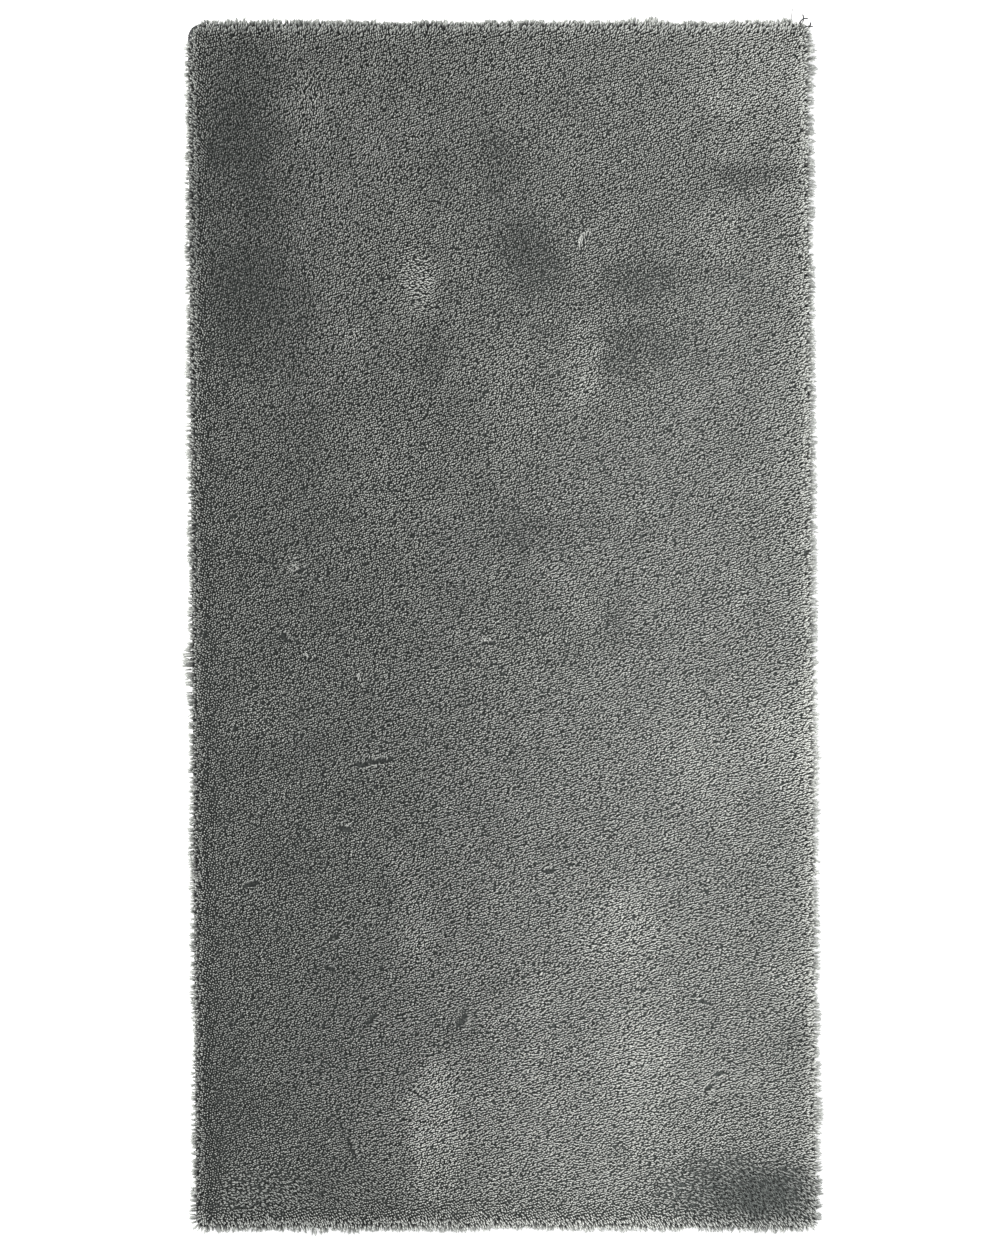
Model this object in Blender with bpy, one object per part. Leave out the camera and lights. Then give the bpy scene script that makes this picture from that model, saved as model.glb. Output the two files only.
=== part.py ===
"""Shag rug: a woven backing cloth that carries a dense, soft cut pile.

Two pieces are made. The backing is a thin flat cloth that lies on the floor. The pile is one lumpy slab on top
of it, a little lower along its rim, where its outer locks lean out over the cloth's edge and hang towards the
floor. The origin is on the floor under the middle of the rug. X runs across the rug, Y along it and Z up.
"""

import math
import random

import bmesh
import bpy
from mathutils import Matrix, Vector, noise

# Backing cloth, in metres.
CLOTH_WIDTH = 0.768
CLOTH_LENGTH = 1.492
CLOTH_THICKNESS = 0.0025
CORNER_RADIUS = 0.012
CUT_CORNER_RADIUS = 0.017  # the far left corner is cut rounder than the others
CORNER_STEPS = 4
SKEW = 0.0105  # how far the rug's far end lies to the left of its near end

# Pile slab.
SEAM = 0.0003  # gap between the cloth and the pile
CLOTH_MARGIN = 0.002  # strip of cloth left bare round the roots of the pile
PILE_TOP = 0.0315  # usual height of the pile above the floor
RIM_DROP = 0.007  # how much lower the pile is at its rim
RIM_WIDTH = 0.040  # how far in from the rim the pile has its usual height
LOCK_ROOT = 0.012  # height of the lower edge of the rim's locks
LUMP_SIZE = 0.045
LUMP_HEIGHT = 0.0042
CELLS_ACROSS = 40
CELLS_ALONG = 78

# Locks at the rim: each grows out of one cell of the slab's upper wall, in two steps.
LOCK_REACH = 0.0058  # how far a usual lock stands out past the slab
LOCK_UNEVEN = 0.0014
KNEE_SHARE = 0.55  # the first step's share of the reach
KNEE_DROP = 0.002
KNEE_SCALE = 0.74
TIP_SCALE = 0.36
TIP_HEIGHT = 0.0075
TIP_UNEVEN = 0.0010
SIDE_SWAY = 0.0020
CORNER_SPREAD = 0.8  # how much the locks beside a corner turn towards it
LOCK_SEED = 11

# Tufts that stand out further than their neighbours: side of the rug, place along that side, reach and spread.
LONG_TUFTS = [
    {"side": "left", "along": -0.040, "more": 0.0042, "spread": 0.016},
    {"side": "left", "along": 0.505, "more": 0.0012, "spread": 0.030},
    {"side": "left", "along": -0.585, "more": 0.0025, "spread": 0.022},
    {"side": "left", "along": -0.700, "more": 0.0030, "spread": 0.020},
    {"side": "right", "along": -0.605, "more": 0.0022, "spread": 0.014},
    {"side": "right", "along": 0.690, "more": 0.0030, "spread": 0.030},
    {"side": "far", "along": 0.165, "more": 0.0040, "spread": 0.030},
    {"side": "far", "along": 0.360, "more": 0.0040, "spread": 0.016},
    {"side": "far", "along": -0.255, "more": 0.0030, "spread": 0.018},
    {"side": "near", "along": -0.265, "more": 0.0035, "spread": 0.016},
    {"side": "near", "along": 0.250, "more": 0.0030, "spread": 0.030},
    {"side": "near", "along": 0.235, "more": -0.0060, "spread": 0.012},
]

# Broad places where the pile lies higher or lower: middle, half sizes across and along, and height.
SWELLS = [
    {"x": 0.038, "y": 0.508, "across": 0.045, "along": 0.090, "height": -0.0030},
    {"x": 0.196, "y": 0.370, "across": 0.045, "along": 0.080, "height": -0.0030},
    {"x": 0.330, "y": 0.546, "across": 0.050, "along": 0.022, "height": -0.0035},
    {"x": 0.019, "y": 0.113, "across": 0.035, "along": 0.035, "height": -0.0025},
    {"x": 0.126, "y": 0.014, "across": 0.035, "along": 0.035, "height": -0.0025},
    {"x": -0.051, "y": -0.100, "across": 0.035, "along": 0.040, "height": -0.0025},
    {"x": -0.160, "y": -0.170, "across": 0.035, "along": 0.022, "height": -0.0035},
    {"x": -0.060, "y": -0.494, "across": 0.032, "along": 0.024, "height": -0.0035},
    {"x": -0.165, "y": -0.481, "across": 0.032, "along": 0.024, "height": -0.0030},
    {"x": 0.295, "y": -0.685, "across": 0.090, "along": 0.030, "height": -0.0035},
    {"x": -0.200, "y": -0.700, "across": 0.060, "along": 0.028, "height": -0.0025},
    {"x": 0.275, "y": -0.139, "across": 0.080, "along": 0.075, "height": 0.0018},
    {"x": 0.156, "y": -0.461, "across": 0.060, "along": 0.110, "height": 0.0018},
    {"x": -0.200, "y": 0.360, "across": 0.060, "along": 0.070, "height": 0.0015},
    {"x": -0.090, "y": -0.629, "across": 0.030, "along": 0.075, "height": 0.0018},
]

PILE_GREY = (0.165, 0.170, 0.163, 1.0)
CLOTH_GREY = (0.075, 0.078, 0.080, 1.0)
YARN_ROUGHNESS = 0.95
SHARP_ANGLE = math.radians(50)
UP = Vector((0.0, 0.0, 1.0))


def clear_scene():
    for old in list(bpy.data.objects):
        bpy.data.objects.remove(old)


def fabric_material(name, colour):
    material = bpy.data.materials.new(name)
    material.use_nodes = True
    shader = material.node_tree.nodes["Principled BSDF"]
    shader.inputs["Base Color"].default_value = colour
    shader.inputs["Roughness"].default_value = YARN_ROUGHNESS
    shader.inputs["Metallic"].default_value = 0.0
    return material


def add_piece(name, bm, material, collection):
    """Turns a finished bmesh into a named object of the rug."""
    mesh = bpy.data.meshes.new(name)
    bm.to_mesh(mesh)
    bm.free()
    mesh.shade_smooth()
    mesh.set_sharp_from_angle(angle=SHARP_ANGLE)
    mesh.materials.append(material)
    piece = bpy.data.objects.new(name, mesh)
    collection.objects.link(piece)
    return piece


def skewed(point):
    """The same point once the rug's far end has slipped to the left and its near end to the right."""
    return Vector((point.x - SKEW * point.y / CLOTH_LENGTH, point.y, point.z))


def corner_radius(x, y):
    return CUT_CORNER_RADIUS if x < 0 < y else CORNER_RADIUS


def backing(material, collection):
    """A flat cloth with rounded corners."""
    bm = bmesh.new()
    size = Matrix.Diagonal((CLOTH_WIDTH, CLOTH_LENGTH, CLOTH_THICKNESS, 1.0))
    bmesh.ops.create_cube(bm, size=1.0, matrix=Matrix.Translation((0, 0, CLOTH_THICKNESS / 2)) @ size)
    upright = [edge for edge in bm.edges if abs(edge.verts[0].co.z - edge.verts[1].co.z) > CLOTH_THICKNESS / 2]
    for edge in upright:
        at = edge.verts[0].co
        bmesh.ops.bevel(
            bm,
            geom=[edge],
            offset=corner_radius(at.x, at.y),
            segments=CORNER_STEPS,
            profile=0.5,
            affect="EDGES",
            material=-1,
        )
    for vert in bm.verts:
        vert.co = skewed(vert.co)
    return add_piece("backing", bm, material, collection)


def lumps(x, y):
    """Height of the pile's clumps and broad swells over its usual top."""
    clump = LUMP_HEIGHT * noise.noise(Vector((x / LUMP_SIZE, y / LUMP_SIZE, 0.0)))
    for swell in SWELLS:
        across = (x - swell["x"]) / swell["across"]
        along = (y - swell["y"]) / swell["along"]
        clump += swell["height"] * math.exp(-across * across - along * along)
    return clump


def pile_height(x, y, half_width, half_length):
    """Height of the pile's top. It rolls down towards the rim."""
    inward = min(half_width - abs(x), half_length - abs(y)) / RIM_WIDTH
    roll = (1.0 - min(max(inward, 0.0), 1.0)) ** 2
    return PILE_TOP - RIM_DROP * roll + lumps(x, y)


def rounded(x, y, half_width, half_length):
    """Pulls a point of the slab's outline in to the rounded corner."""
    radius = corner_radius(x, y)
    centre = Vector((math.copysign(half_width - radius, x), math.copysign(half_length - radius, y)))
    arm = Vector((x, y)) - centre
    past_corner = arm.x * centre.x > 0 and arm.y * centre.y > 0
    if not past_corner or arm.length <= radius:
        return x, y
    inside = centre + arm.normalized() * radius
    return inside.x, inside.y


def side_of(out):
    """Which side of the rug faces this way."""
    if abs(out.x) > abs(out.y):
        return "right" if out.x > 0 else "left"
    return "far" if out.y > 0 else "near"


def extra_reach(centre, out):
    """How much further than usual the tufts at this place of the rim stand out."""
    side = side_of(out)
    along = centre.y if side in ("left", "right") else centre.x
    return sum(
        tuft["more"] * math.exp(-(((along - tuft["along"]) / tuft["spread"]) ** 2))
        for tuft in LONG_TUFTS
        if tuft["side"] == side
    )


def turn_round_rug(face):
    """The direction in which a face of the rim lies, seen from the rug's middle."""
    centre = face.calc_center_median()
    return math.atan2(centre.y, centre.x)


def lock_direction(face, half_width, half_length):
    """The level way out of the rim, turned towards the corner on the locks beside it."""
    centre = face.calc_center_median()
    out = Vector((face.normal.x, face.normal.y, 0.0)).normalized()
    cell = 2 * half_width / CELLS_ACROSS
    beside = half_width - abs(centre.x) < cell and half_length - abs(centre.y) < cell
    if beside:
        towards = Vector((math.copysign(1.0, centre.x), math.copysign(1.0, centre.y), 0.0))
        out = (out + CORNER_SPREAD * towards.normalized()).normalized()
    return out


def grow(bm, face, step, scale):
    """Extrudes a face, moves it by a step and draws it in about its middle."""
    tip = bmesh.ops.extrude_discrete_faces(bm, faces=[face])["faces"][0]
    middle = tip.calc_center_median()
    for vert in tip.verts:
        vert.co = middle + step + (vert.co - middle) * scale
    return tip


def add_locks(bm, roots, half_width, half_length):
    """The rim's locks, which lean out over the cloth's edge and hang towards the floor."""
    draw = random.Random(LOCK_SEED)
    for root in sorted(roots, key=turn_round_rug):
        middle = root.calc_center_median()
        out = lock_direction(root, half_width, half_length)
        reach = LOCK_REACH + LOCK_UNEVEN * draw.uniform(-1, 1) + extra_reach(middle, out)
        sway = out.cross(UP) * draw.uniform(-SIDE_SWAY, SIDE_SWAY)
        fall = middle.z - KNEE_DROP - TIP_HEIGHT + TIP_UNEVEN * draw.uniform(-1, 1)
        knee = grow(bm, root, out * reach * KNEE_SHARE + sway / 2 - UP * KNEE_DROP, KNEE_SCALE)
        grow(bm, knee, out * reach * (1 - KNEE_SHARE) + sway / 2 - UP * fall, TIP_SCALE / KNEE_SCALE)


def wall_down(bm, height):
    """Extrudes the open edge of the slab down to a height and returns the new wall's faces."""
    rim = [edge for edge in bm.edges if edge.is_boundary]
    made = bmesh.ops.extrude_edge_only(bm, edges=rim)["geom"]
    for vert in [part for part in made if isinstance(part, bmesh.types.BMVert)]:
        vert.co.z = height
    return [part for part in made if isinstance(part, bmesh.types.BMFace)]


def pile(material, collection):
    """The lumpy slab of the pile, with its locks at the rim."""
    half_width = CLOTH_WIDTH / 2 - CLOTH_MARGIN
    half_length = CLOTH_LENGTH / 2 - CLOTH_MARGIN
    bm = bmesh.new()
    size = Matrix.Diagonal((half_width, half_length, 1.0, 1.0))
    bmesh.ops.create_grid(bm, x_segments=CELLS_ACROSS, y_segments=CELLS_ALONG, size=1.0, matrix=size)
    for vert in bm.verts:
        vert.co.z = pile_height(vert.co.x, vert.co.y, half_width, half_length)
        vert.co.x, vert.co.y = rounded(vert.co.x, vert.co.y, half_width, half_length)
    upper_wall = wall_down(bm, LOCK_ROOT)
    wall_down(bm, CLOTH_THICKNESS + SEAM)
    foot = [edge for edge in bm.edges if edge.is_boundary]
    bmesh.ops.contextual_create(bm, geom=foot)
    bmesh.ops.recalc_face_normals(bm, faces=bm.faces)
    bm.normal_update()
    add_locks(bm, upper_wall, half_width, half_length)
    bmesh.ops.recalc_face_normals(bm, faces=bm.faces)
    for vert in bm.verts:
        vert.co = skewed(vert.co)
    return add_piece("pile", bm, material, collection)


def centre_on_floor(pieces):
    """Moves all pieces alike, so that the origin is under the middle of the rug's overall size."""
    points = [vert.co for piece in pieces for vert in piece.data.vertices]
    middle = Vector(
        (
            (min(p.x for p in points) + max(p.x for p in points)) / 2,
            (min(p.y for p in points) + max(p.y for p in points)) / 2,
            0.0,
        )
    )
    for piece in pieces:
        piece.data.transform(Matrix.Translation(-middle))


def main():
    clear_scene()
    rug = bpy.data.collections.new("shag_rug")
    bpy.context.scene.collection.children.link(rug)
    cloth = backing(fabric_material("backing_cloth", CLOTH_GREY), rug)
    slab = pile(fabric_material("pile_yarn", PILE_GREY), rug)
    centre_on_floor([cloth, slab])


main()
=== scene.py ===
"""Shag rug, dressed: woven backing cloth, overlocked edge and a dense cut pile of single strands.

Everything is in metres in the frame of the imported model: the rug lies on the floor at z = 0, X runs
across it, Y along it towards its far end and Z up. Each strand of the pile is a copy of one small shape,
bent over in the direction in which the nap lies at its root.
"""

import math
from collections import namedtuple

import bmesh
import bpy
import numpy as np
from bpy.props import FloatProperty, FloatVectorProperty, IntProperty, PointerProperty
from mathutils import Matrix, Vector, noise


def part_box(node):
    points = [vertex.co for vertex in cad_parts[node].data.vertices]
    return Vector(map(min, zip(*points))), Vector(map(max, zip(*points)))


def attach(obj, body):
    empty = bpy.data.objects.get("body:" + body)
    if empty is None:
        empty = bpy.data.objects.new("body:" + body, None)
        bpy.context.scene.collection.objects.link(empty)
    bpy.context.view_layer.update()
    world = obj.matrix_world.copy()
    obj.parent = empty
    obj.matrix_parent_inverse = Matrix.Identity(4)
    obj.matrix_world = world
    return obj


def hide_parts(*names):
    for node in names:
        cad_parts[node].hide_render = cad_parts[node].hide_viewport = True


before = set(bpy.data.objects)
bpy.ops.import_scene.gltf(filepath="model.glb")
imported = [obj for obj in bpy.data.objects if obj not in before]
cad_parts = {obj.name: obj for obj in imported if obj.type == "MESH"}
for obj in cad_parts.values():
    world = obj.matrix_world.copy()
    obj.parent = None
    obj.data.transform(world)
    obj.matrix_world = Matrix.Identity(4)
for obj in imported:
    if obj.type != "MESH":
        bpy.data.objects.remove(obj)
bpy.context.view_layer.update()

bl_info = {
    "name": "Shag rug",
    "version": (1, 0, 0),
    "blender": (4, 5, 0),
    "location": "3D View > Sidebar > Rug",
    "description": "Dresses a packed shag rug with its backing cloth, edge stitches and pile",
    "category": "Object",
}

MM = 0.001
BODY = "root"

# The photograph's frame, 1000 by 1250 pixels, and the rug's place in it.
PHOTO_WIDTH = 1000
PHOTO_HEIGHT = 1250
PIXEL = 0.00124  # one pixel of it on the rug, in metres
RUG_MIDDLE = (502.0, 625.0)

# The rug's outline, read from the frame: the cloth's far end lies a little to the left of its near end.
CLOTH_LOW, CLOTH_HIGH = (Vector(corner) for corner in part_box("backing"))
SKEW = 10.5 * MM
CLOTH_MIDDLE = (CLOTH_LOW + CLOTH_HIGH) / 2
HALF_WIDTH = (CLOTH_HIGH.x - CLOTH_LOW.x - SKEW) / 2
HALF_LENGTH = (CLOTH_HIGH.y - CLOTH_LOW.y) / 2
CORNER_RADIUS = 12 * MM
CUT_CORNER_RADIUS = 17 * MM
CLOTH_TOP = CLOTH_HIGH.z
CLOTH_BOTTOM = 0.6 * MM  # the stitches' thread passes under the cloth's edge
THREAD_RISE = 0.3 * MM  # and lies this much above its top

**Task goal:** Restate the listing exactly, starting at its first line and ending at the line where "CELLS_ALONG = 78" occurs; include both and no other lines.

**Task output:**
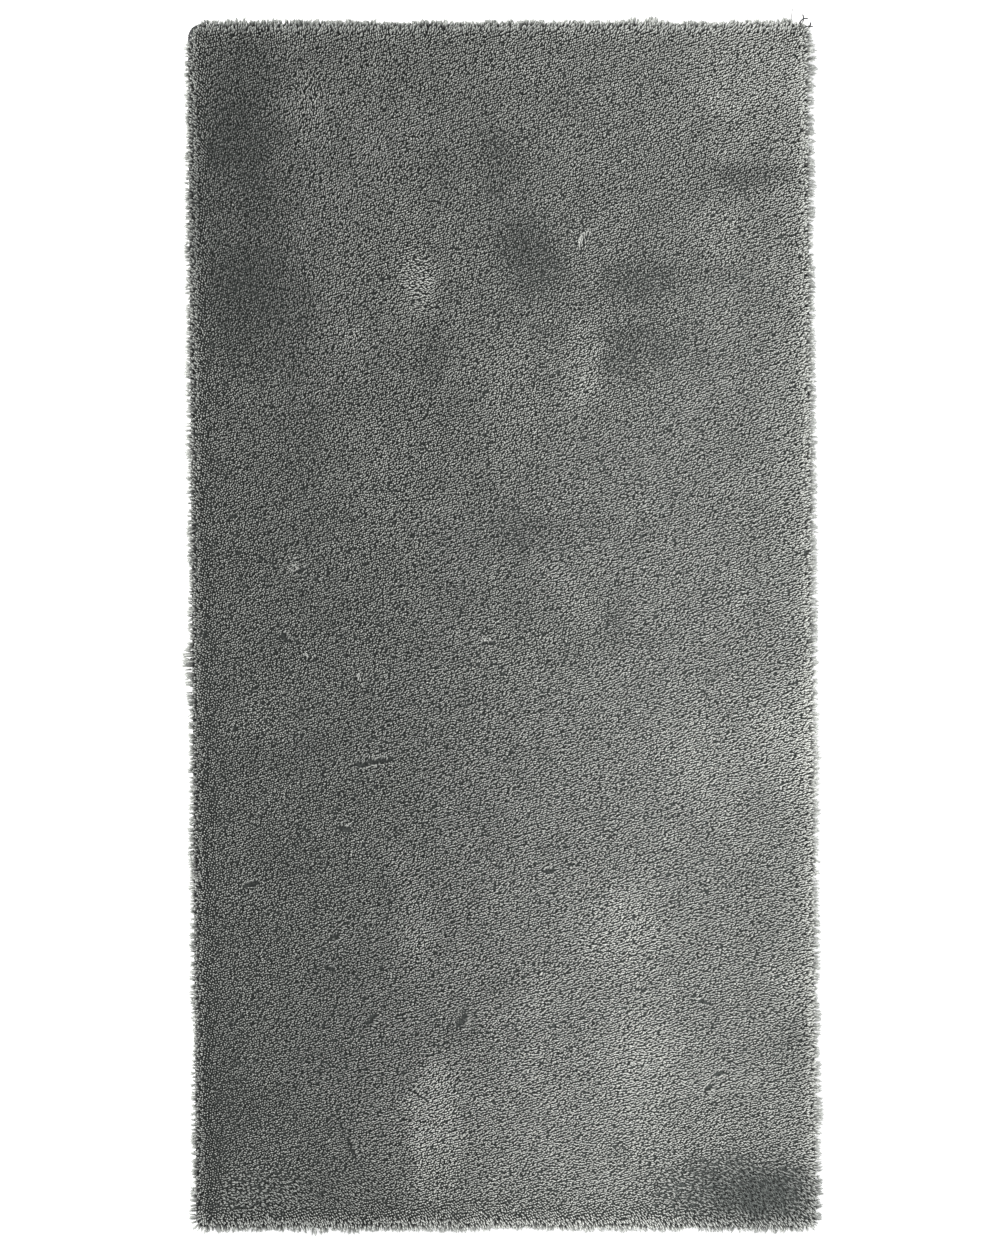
Model this object in Blender with bpy, one object per part. Leave out the camera and lights. Then give the bpy scene script that makes this picture from that model, saved as model.glb. Output the two files only.
=== part.py ===
"""Shag rug: a woven backing cloth that carries a dense, soft cut pile.

Two pieces are made. The backing is a thin flat cloth that lies on the floor. The pile is one lumpy slab on top
of it, a little lower along its rim, where its outer locks lean out over the cloth's edge and hang towards the
floor. The origin is on the floor under the middle of the rug. X runs across the rug, Y along it and Z up.
"""

import math
import random

import bmesh
import bpy
from mathutils import Matrix, Vector, noise

# Backing cloth, in metres.
CLOTH_WIDTH = 0.768
CLOTH_LENGTH = 1.492
CLOTH_THICKNESS = 0.0025
CORNER_RADIUS = 0.012
CUT_CORNER_RADIUS = 0.017  # the far left corner is cut rounder than the others
CORNER_STEPS = 4
SKEW = 0.0105  # how far the rug's far end lies to the left of its near end

# Pile slab.
SEAM = 0.0003  # gap between the cloth and the pile
CLOTH_MARGIN = 0.002  # strip of cloth left bare round the roots of the pile
PILE_TOP = 0.0315  # usual height of the pile above the floor
RIM_DROP = 0.007  # how much lower the pile is at its rim
RIM_WIDTH = 0.040  # how far in from the rim the pile has its usual height
LOCK_ROOT = 0.012  # height of the lower edge of the rim's locks
LUMP_SIZE = 0.045
LUMP_HEIGHT = 0.0042
CELLS_ACROSS = 40
CELLS_ALONG = 78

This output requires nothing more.